8. Comparing Growth Rates
Comparing linear and exponential growth rates demonstrates the stark differences in their trajectories. While linear growth adds a fixed amount per unit time, exponential growth multiplies by a constant factor, leading to much faster increases as time progresses.
For example, consider two savings accounts: one with a linear deposit of \$100 monthly and another with an initial deposit that earns interest exponentially. Over time, the exponential account's balance will surpass the linear account due to compounding.
$$
\text{Linear: } A = 100t + A_0
$$
$$
\text{Exponential: } A = A_0 \cdot (1 + r)^t
$$
9. Limitations and Considerations
Each growth model has its limitations. Linear functions may oversimplify scenarios where growth accelerates or decelerates, while exponential functions can be unrealistic in long-term predictions due to resource limitations or other constraints.

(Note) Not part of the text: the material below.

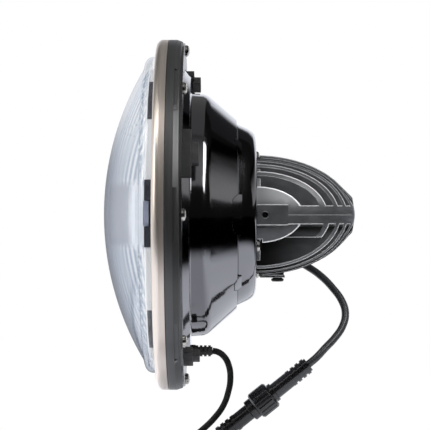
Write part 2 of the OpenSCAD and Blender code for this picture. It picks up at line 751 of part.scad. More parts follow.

Understanding these limitations ensures accurate modeling and realistic predictions in mathematical and real-world applications.
Comparison Table
Aspect |
Linear Growth |
Exponential Growth |
Definition |
Constant rate of change; increases by a fixed amount per unit time. |
Proportional rate of change; increases by a constant factor per unit time. |
Equation |
$f(x) = mx + b$ |
$f(x) = a \cdot b^x$ |
Graph |
Straight line with constant slope. |
Curved line that becomes steeper over time. |
Applications |
Predicting total cost, distance over time. |
Population growth, compound interest. |
Pros |
Simplicity and ease of calculation. |
Accurate modeling of rapidly increasing phenomena. |
Cons |
May not accurately represent accelerating changes. |
Can lead to unrealistic predictions over long periods. |
Summary and Key Takeaways
- Linear growth involves a constant rate of change, leading to steady, predictable increases.
- Exponential growth features a rate of change proportional to the current value, resulting in rapid acceleration.
- Choosing the correct model is crucial for accurate problem-solving and real-world applications.
- Understanding the limitations of each growth type prevents unrealistic predictions.